Bulldogs Beat

Nearly finished with football, Georgia's Kolton Houston ready for sixth year

Georgia offensive lineman Kolton Houston was able to claim a sixth year of eligibility after having to sit out three years because of elevated Norandolone levels.
Georgia offensive lineman Kolton Houston was able to claim a sixth year of eligibility after having to sit out three years because of elevated Norandolone levels.

ATHENS -- Kolton Houston was done with football.

For a three-year period, he waited for a positive outcome from a negative result. All he wanted to do was play the sport he grew up with, that he accepted a college scholarship at Georgia for.

But due to a fluke incident, in which a doctor injected the banned substance Norandolone into his fat tissue, the NCAA wouldn’t allow Houston to compete as a freshman for testing positive for a performance-enhancing drug.

Three years came and went and Houston was unable to come away with a negative test result below the 2.5 nanograms per milliter (ng/ml) threshold. The NCAA wouldn’t budge on the ban. Houston began to lose hope.

Leading up to his final drug test, just before Houston’s 22nd birthday, the offensive tackle made his peace with the sport. He was content with taking his life in a different direction. Houston didn’t even care to take that final drug test. But his mother, Tiffany Houston, and Georgia director of sports medicine Ron Courson pleaded with him to take it.

They didn’t want to see an unhappy ending.

After three years of waiting, along with a surgery to remove some of the fatty deposits that contained the drug, Houston finally passed, with his Norandolone reading 1.8 ng/ml. He was cleared to play football again.

“There came a point where I was mentally done,” Houston said. “I lost like 35 pounds. Then (Courson), it had been a while, he waited two months to do a drug test. He wanted me to do another. I didn’t really want to. My mom begged and begged me. It took them about a week of hard convincing to do another drug test.

“And sure enough, that was the one.”

Just like that, Houston could play football again. And in a weird twist, Houston believes it potentially benefitted him.
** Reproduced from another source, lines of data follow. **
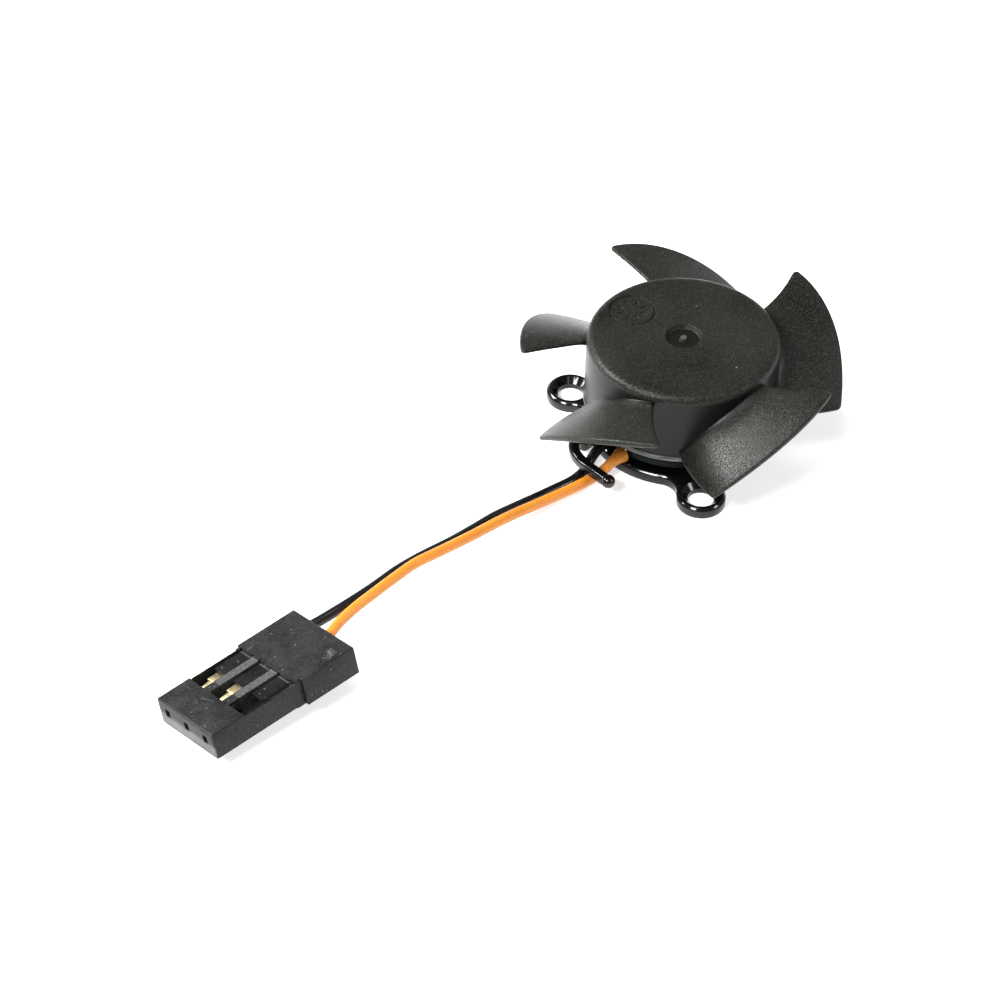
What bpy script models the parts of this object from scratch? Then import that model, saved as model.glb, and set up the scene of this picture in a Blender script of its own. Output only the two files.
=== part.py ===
"""Small open-frame cooling fan with a servo-style lead.

Base plate with three countersunk screw ears and a cable hook, a bearing tube with two
ball bearings, a four-pole stator on a driver board, and a five-blade impeller with its
yoke, magnet and shaft.  Two wires run under the hook to a three-way plug.
World frame: +Z is the rotor axis, z = 0 is the underside of the base plate, and the
first screw ear points along -Y.  Sizes below are in millimetres; MM turns them to metres.
"""
import bpy
import bmesh
from math import acos, atan2, ceil, cos, hypot, pi, radians, sin, tau
from mathutils import Matrix, Vector

MM = 0.001

# ---- base plate -------------------------------------------------------------
RING_INSET = 0.35           # the plate's round body is this much smaller than the hub
PLATE_THICKNESS = 1.0
PLATE_CHAMFER = 0.22        # on the top outer edge
EAR_COUNT = 3
EAR_CIRCLE_RADIUS = 10.0    # screw holes lie on this radius
EAR_RADIUS = 2.1
EAR_FILLET = 1.6            # between ring and ear
EAR_FIRST_ANGLE = -90.0
SCREW_HOLE_RADIUS = 1.12
COUNTERSINK_DEPTH = 0.5     # 90 degree countersink from the top
LABEL_OVERLAP = 0.77        # how far the label reaches past the plate's bore
LABEL_THICKNESS = 0.12
LABEL_RECESS_DEPTH = 0.17
# cable hook: a raised arm that the wires pass under; its lines are pairs of
# (distance outside the plate's round edge, angle in degrees)
HOOK_WIDTH = 0.8
HOOK_THICKNESS = 0.9
HOOK_RISE = 0.2             # from the plate's top to the arm's underside
HOOK_BALL_RADIUS = 0.58
HOOK_POST_WIDTH = 1.1
HOOK_POST_SINK = 0.7        # how far the post runs down into its foot
HOOK_POST_DROP = 0.02       # the post's top below the arm's
HOOK_FOOT_WIDTH = 1.5
HOOK_FOOT_DROP = 0.05       # the foot's top below the plate's
HOOK_FOOT_START = (-0.90, 186.92)
HOOK_LINE = [(0.69, 192.02), (1.46, 194.77), (2.11, 199.16), (2.69, 205.31),
             (2.91, 212.59), (2.98, 220.18), (3.24, 226.59)]
HOOK_POINT_STEP = 0.55
HOOK_POST_LINE = [(-0.31, 188.66), (0.29, 190.49), (1.10, 193.42)]

# ---- bearings, tube and shaft -----------------------------------------------
SHAFT_RADIUS = 0.75
SHAFT_BOTTOM = 0.35
BEARING_OUTER_RADIUS = 2.0
BEARING_WIDTH = 2.0
BALL_COUNT = 7
BALL_RADIUS = 0.2
CAGE_WIDTH = 0.16
LOWER_BEARING_Z = 0.95
BEARING_SPACING = 4.05      # from one bearing's underside to the other's
TUBE_WALL = 0.57
TUBE_BOTTOM = 0.22
TUBE_RIM = 0.3              # how far the tube stands above the upper bearing
TUBE_SHOULDER_WALL = 0.97   # radial thickness where the stator stands on it
TUBE_FLANGE_WIDTH = 0.63    # how far the flange stands out past the shoulder
TUBE_FLANGE_THICKNESS = 0.45
SPACER_LIP = 0.07           # the lip between the seats stands in past the outer rings
PRESS_GAP = 0.03            # between a ring and its seat
STACK_GAP = 0.03            # between faces that rest on each other
WASHER_THICKNESS = 0.1
CLIP_THICKNESS = 0.18
CLIP_RIM = 0.5              # how far the clip stands out from the shaft
CLIP_OPENING = 70.0         # degrees left open in the clip
GROOVE_DEPTH = 0.22
GROOVE_PLAY = 0.03
SHAFT_CHAMFER = 0.1
SPRING_WIRE_RADIUS = 0.12
SPRING_TURNS = 2.5

# ---- driver board and stator ------------------------------------------------
BOARD_INSET = 0.95          # the board is this much smaller than the hub
BOARD_THICKNESS = 0.6
BOARD_SEAT_GAP = 0.05       # glue line between the tube's flange and the board
BOARD_TO_STATOR = 1.22      # from the board's top to the stator's seat
SMD_PLACES = {"driver_chip": (4.9, -40.0), "filter_capacitor": (5.6, 20.0),
              "bias_resistor": (5.6, 75.0), "clamp_diode": (5.4, 165.0)}   # (radius, angle)
SMD_SIZES = {"driver_chip": (2.9, 1.6, 0.5), "filter_capacitor": (1.6, 0.8, 0.5),
             "bias_resistor": (1.0, 0.5, 0.3), "clamp_diode": (1.7, 1.2, 0.5)}
AIR_GAP = 0.36              # between the stator and the magnet
STATOR_STACK = 2.4
POLE_COUNT = 4
POLE_ARM_WIDTH = 1.8
POLE_TIP_THICKNESS = 0.75
POLE_ARC = 74.0             # degrees covered by one pole face
POLE_TIP_SLOPE = 0.15       # how much further out a pole face's ends begin
POLE_SHOULDER = 4.0         # degrees by which the insulators' pole faces are shorter
STATOR_HUB_WALL = 0.6
INSULATOR_THICKNESS = 0.6
INSULATOR_OVERHANG = 0.1    # wider than the core's arm on each side
COIL_BUILD = 0.5            # depth of the winding
COIL_GAP = 0.06
COIL_CORNER = 0.12          # inner corner of each turn
COIL_CORNER_GROWTH = 0.6    # how much of the winding's depth is added to its outer corner
PIN_COUNT = 3
PIN_RADIUS = 0.2
PIN_GAP = 0.11              # between the pins and the tube's shoulder

# ---- rotor -------------------------------------------------------------------
HUB_RADIUS = 8.3
HUB_BOTTOM = 3.11
HUB_TOP = 10.08
HUB_WALL = 0.8
HUB_ROOF = 1.2
HUB_EDGE_ROUND = 0.5
HUB_LIP_HEIGHT = 0.55       # plain band round the open end
HUB_LIP_STEP = 0.06
DIMPLE_RADIUS = 1.5
DIMPLE_DEPTH = 0.22
DIMPLE_SLOPE = 0.25         # width of the dimple's sloping side
GATE_NUB_RADIUS = 0.3
GATE_NUB_HEIGHT = 0.16
BOSS_WALL = 0.82
SPRING_ROOM = 1.05          # from the upper bearing to the boss
SOCKET_ROOF = 0.63          # plastic left above the shaft's end
YOKE_THICKNESS = 0.5
YOKE_BEND = 0.3             # outer corner of the yoke's roof
YOKE_SETBACK = 0.34         # from the hub's open end to the yoke's
MAGNET_THICKNESS = 0.85
MAGNET_SETBACK = 0.25       # from the yoke's open end to the magnet's
MAGNET_HEIGHT = 3.4
ROTOR_GLUE_GAP = 0.045      # between hub, yoke and magnet
BLADE_COUNT = 5
BLADE_TIP_RADIUS = 13.86
BLADE_THICKNESS = 0.6       # at mid chord
BLADE_EDGE_SHARE = 0.35     # the edges' thickness as a share of that
BLADE_FIRST_ANGLE = -46.6   # high edge of the first blade at the hub
BLADE_ROOT_SPAN = 56.4      # degrees from low edge to high edge at the hub
BLADE_TIP_SPAN = 53.5
BLADE_SWEEP = 9.9           # degrees that the high edge leans forward at the tip
BLADE_ROOT_HEIGHTS = (3.93, 9.23)
BLADE_TIP_HEIGHTS = (3.89, 9.82)
BLADE_ROOT_CAMBER = 0.72
BLADE_TIP_CAMBER = 0.83
BLADE_EMBED = 0.5           # how far a blade runs into the hub wall

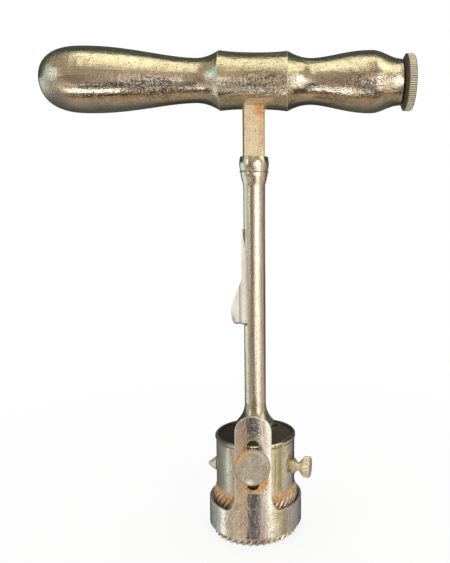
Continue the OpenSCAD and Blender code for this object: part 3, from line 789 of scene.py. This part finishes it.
def joint_stain(p, place):
    """A brown stain from the tang's joint to the right."""
    x, y, z = p.split(place)
    low_down = p.band(z, BARREL_FOOT - 1.4, BARREL_FOOT + 2.2, 1.2)
    return low_down * p.band(x, -1.0, 5.0, 2.5) * p.fall(y, -6, -2) * 0.75


wear(metal("barrel_plating", (0.82, 0.76, 0.62), (0.74, 0.70, 0.58), skin=rough_skin, rust=joint_stain,
           stain=0.5, pits=0.9, grain=ALONG_X, speckle=1.4, rippled=0.8, gloss=0.13, edge=0.3, outline=0.6),
     "handle_barrel")

# %% [markdown]
# ## Clamp knob
#
# The knob's milled grooves are real, in the frame, but at this distance they would hardly
# show. Painted shade makes them read: it lies just below the knob's full radius, and on the bevel
# towards the grip. The knob has lost much of its plating, so nearly half of it no longer mirrors.


# %% Painted shade between the knob's grooves
knob_low, knob_high = box_mm("clamp_knob")
KNOB_RADIUS = knob_high.y
BEVEL_END = knob_low.x + 0.9


def knob_groove_shade(p, place):
    """Painted shade in the milled grooves and on the bevel towards the grip."""
    radius = p.length(place * (0.0, 1.0, 1.0) - (0.0, 0.0, HANDLE_Z))
    below_crests = p.fall(radius, KNOB_RADIUS - 0.20, KNOB_RADIUS - 0.04)
    near_surface = p.step(radius, KNOB_RADIUS - 0.7, KNOB_RADIUS - 0.5)
    x = p.split(place)[0]
    grooves = below_crests * near_surface * p.band(x, BEVEL_END + 0.2, knob_high.x - 0.4, 0.1)
    return p.most(grooves * 0.95, p.fall(x, BEVEL_END, BEVEL_END + 0.3) * 0.92)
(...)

After initially taking a hard stance against Houston, who never knowingly took a performance-enhancing drug, the NCAA granted him a sixth year of eligibility. He has now been able to play football for three years and will enter this season as a second-year starter. If Houston was never banned, he might not have gotten much playing time at all. Instead, Houston has seen the field more than he possibly expected.

At least that’s the positive way Houston’s looking at it.

“It worked out for the best,” he said.

It was a strange first three years. Not one teammate knew about his plight when he was a freshman. Houston redshirted, which covered the fact he tested positive and was banned by the NCAA for a full year.

When he was still ineligible in year two, suspicions arose. Houston wasn’t practicing or in the conversation for playing time. Head coach Mark Richt broke the news to the team sometime during his second year on campus.

Before being cleared by the NCAA in 2013, the nation found out about Houston when ESPN ran a segment on its “E:60” program detailing his predicament.

Now, Houston is the starting right tackle for an offensive line regarded as one of the best in college football in 2015. His first three years stand in stark contrast to how it’s been since.

“We’ve become best friends,” senior left tackle John Theus said. “When I first got here, I didn’t know him that well. He wasn’t practicing at that point. Over these past two years we’ve developed our relationship. We help each other out with anything on the field. I love the kid to death.”

There was always the chance that 2014 would be Houston’s final year at Georgia. Houston held out hope -- which was almost lost during the ordeal he went through with the NCAA -- that he’d get another year of football.

When he got the news, he embraced it. There was no doubt Houston would play this year if the NCAA allowed it. Despite the arduous process he’s been through, it now seems like his time has come and gone at Georgia.

“Time has definitely flown,” Houston said. “Last year I kept in the back of my mind, I tried to attack last season like that was going to be my last year. But really it never fully kicked in. In the back of my mind, I was always planning for this year. It’s a little more surreal. It’s kind of amazing I’ve been here for six years.”